__EXERCISE DETAILS__
Repeat each line exactly, leaving nothing out.

◇ ◇ ◇ ◇

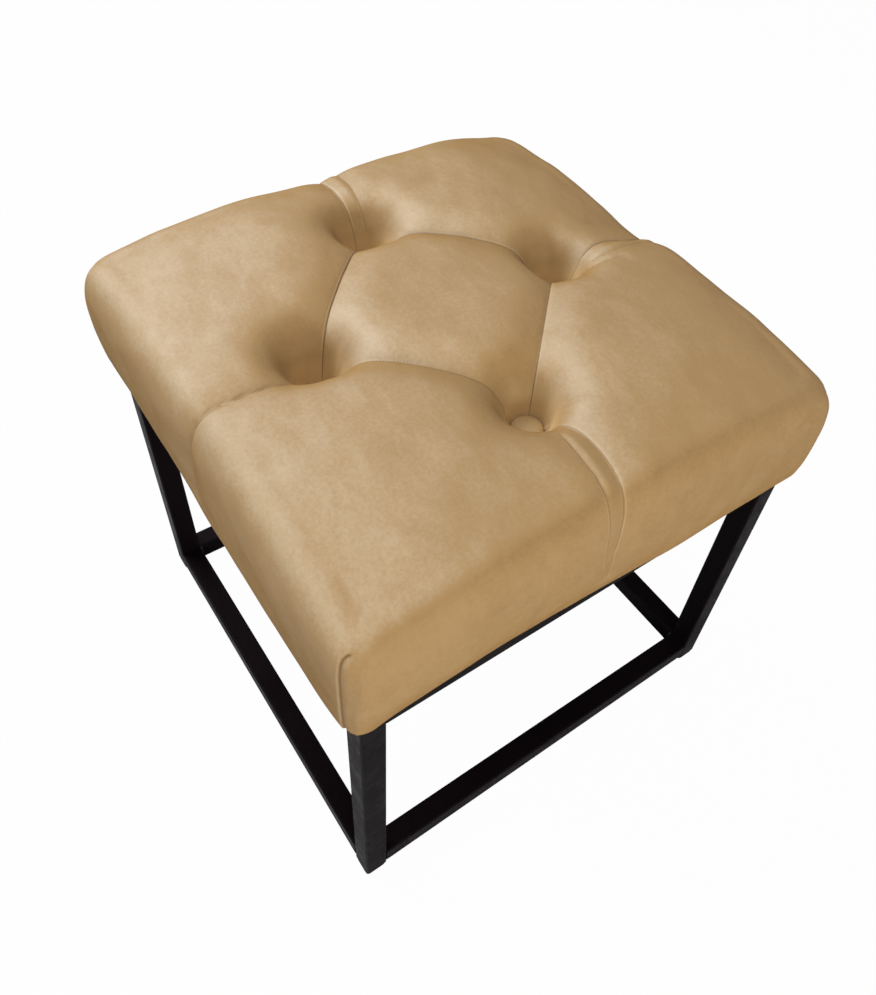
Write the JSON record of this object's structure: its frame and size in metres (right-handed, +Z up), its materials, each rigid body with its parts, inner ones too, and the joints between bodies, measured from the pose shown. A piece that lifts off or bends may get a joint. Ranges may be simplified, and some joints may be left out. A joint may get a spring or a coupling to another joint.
{
  "type": "pouf",
  "caption": "Low square pouf: a button-tufted velvet cushion with pleats between its buttons, screwed to an open cube frame of square steel tube.",
  "frame": {"origin": "on the floor, in the middle of the footprint: the bottom centre of the bounding box", "axes": "+Z up. The four corners point along the diagonals of X and Y: the corner nearest the picture's camera is (-X, -Y), the one at the picture's right is (+X, -Y). The front side is -Y."},
  "size_m": [0.4288, 0.4288, 0.4243],
  "materials": {
    "frame_steel": "black powder coat, satin, a little orange peel",
    "foot_plastic": "moulded, matt",
    "plywood": "sanded birch plywood with layered edges",
    "foam": "open-cell polyurethane foam, cut faces",
    "wadding": "fluffy polyester fibre",
    "velvet": "short-pile velvet with a pale nap sheen",
    "twine": "twisted waxed twine",
    "washer_plastic": "moulded, matt",
    "zinc": "bright zinc plate",
    "dust_cloth": "spun-bonded black cloth"
  },
  "bodies": {
    "root": {"leg_front": "frame_steel", "leg_right": "frame_steel", "leg_back": "frame_steel", "leg_left": "frame_steel", "lower_rail_front": "frame_steel", "lower_rail_right": "frame_steel", "lower_rail_back": "frame_steel", "lower_rail_left": "frame_steel", "upper_rail_front": "frame_steel", "upper_rail_right": "frame_steel", "upper_rail_back": "frame_steel", "upper_rail_left": "frame_steel", "lower_welds": "frame_steel", "upper_welds": "frame_steel", "foot_front": "foot_plastic", "foot_right": "foot_plastic", "foot_back": "foot_plastic", "foot_left": "foot_plastic", "seat_board": "plywood", "seat_foam": "foam", "seat_wadding": "wadding", "velvet_cover": "velvet", "button_left": "velvet", "button_front": "velvet", "button_right": "velvet", "button_back": "velvet", "tufting_twine": "twine", "twine_washers": "washer_plastic", "seat_screws": "zinc", "cover_staples": "zinc", "dust_cover": "dust_cloth", "dust_cover_staples": "zinc"}
  },
  "joints": []
}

◇ ◇ ◇ ◇

__SOLUTION FOR THIS TASK__
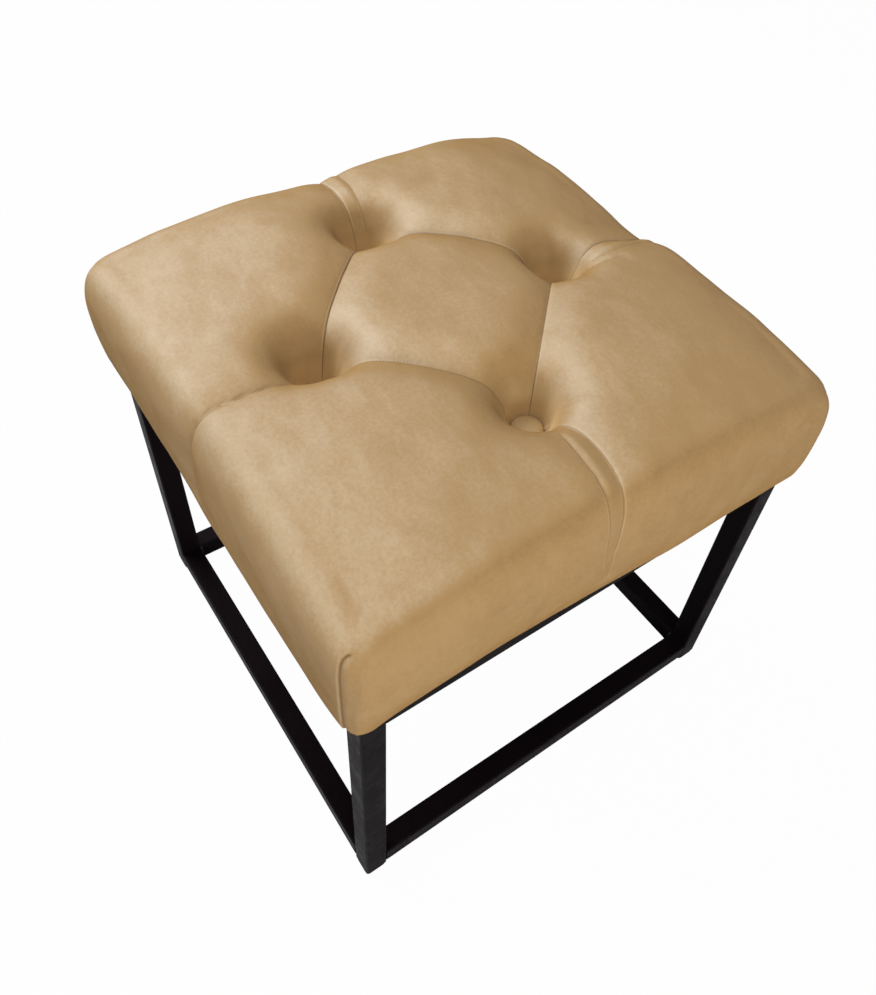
Write the JSON record of this object's structure: its frame and size in metres (right-handed, +Z up), its materials, each rigid body with its parts, inner ones too, and the joints between bodies, measured from the pose shown. A piece that lifts off or bends may get a joint. Ranges may be simplified, and some joints may be left out. A joint may get a spring or a coupling to another joint.
{
  "type": "pouf",
  "caption": "Low square pouf: a button-tufted velvet cushion with pleats between its buttons, screwed to an open cube frame of square steel tube.",
  "frame": {"origin": "on the floor, in the middle of the footprint: the bottom centre of the bounding box", "axes": "+Z up. The four corners point along the diagonals of X and Y: the corner nearest the picture's camera is (-X, -Y), the one at the picture's right is (+X, -Y). The front side is -Y."},
  "size_m": [0.4288, 0.4288, 0.4243],
  "materials": {
    "frame_steel": "black powder coat, satin, a little orange peel",
    "foot_plastic": "moulded, matt",
    "plywood": "sanded birch plywood with layered edges",
    "foam": "open-cell polyurethane foam, cut faces",
    "wadding": "fluffy polyester fibre",
    "velvet": "short-pile velvet with a pale nap sheen",
    "twine": "twisted waxed twine",
    "washer_plastic": "moulded, matt",
    "zinc": "bright zinc plate",
    "dust_cloth": "spun-bonded black cloth"
  },
  "bodies": {
    "root": {"leg_front": "frame_steel", "leg_right": "frame_steel", "leg_back": "frame_steel", "leg_left": "frame_steel", "lower_rail_front": "frame_steel", "lower_rail_right": "frame_steel", "lower_rail_back": "frame_steel", "lower_rail_left": "frame_steel", "upper_rail_front": "frame_steel", "upper_rail_right": "frame_steel", "upper_rail_back": "frame_steel", "upper_rail_left": "frame_steel", "lower_welds": "frame_steel", "upper_welds": "frame_steel", "foot_front": "foot_plastic", "foot_right": "foot_plastic", "foot_back": "foot_plastic", "foot_left": "foot_plastic", "seat_board": "plywood", "seat_foam": "foam", "seat_wadding": "wadding", "velvet_cover": "velvet", "button_left": "velvet", "button_front": "velvet", "button_right": "velvet", "button_back": "velvet", "tufting_twine": "twine", "twine_washers": "washer_plastic", "seat_screws": "zinc", "cover_staples": "zinc", "dust_cover": "dust_cloth", "dust_cover_staples": "zinc"}
  },
  "joints": []
}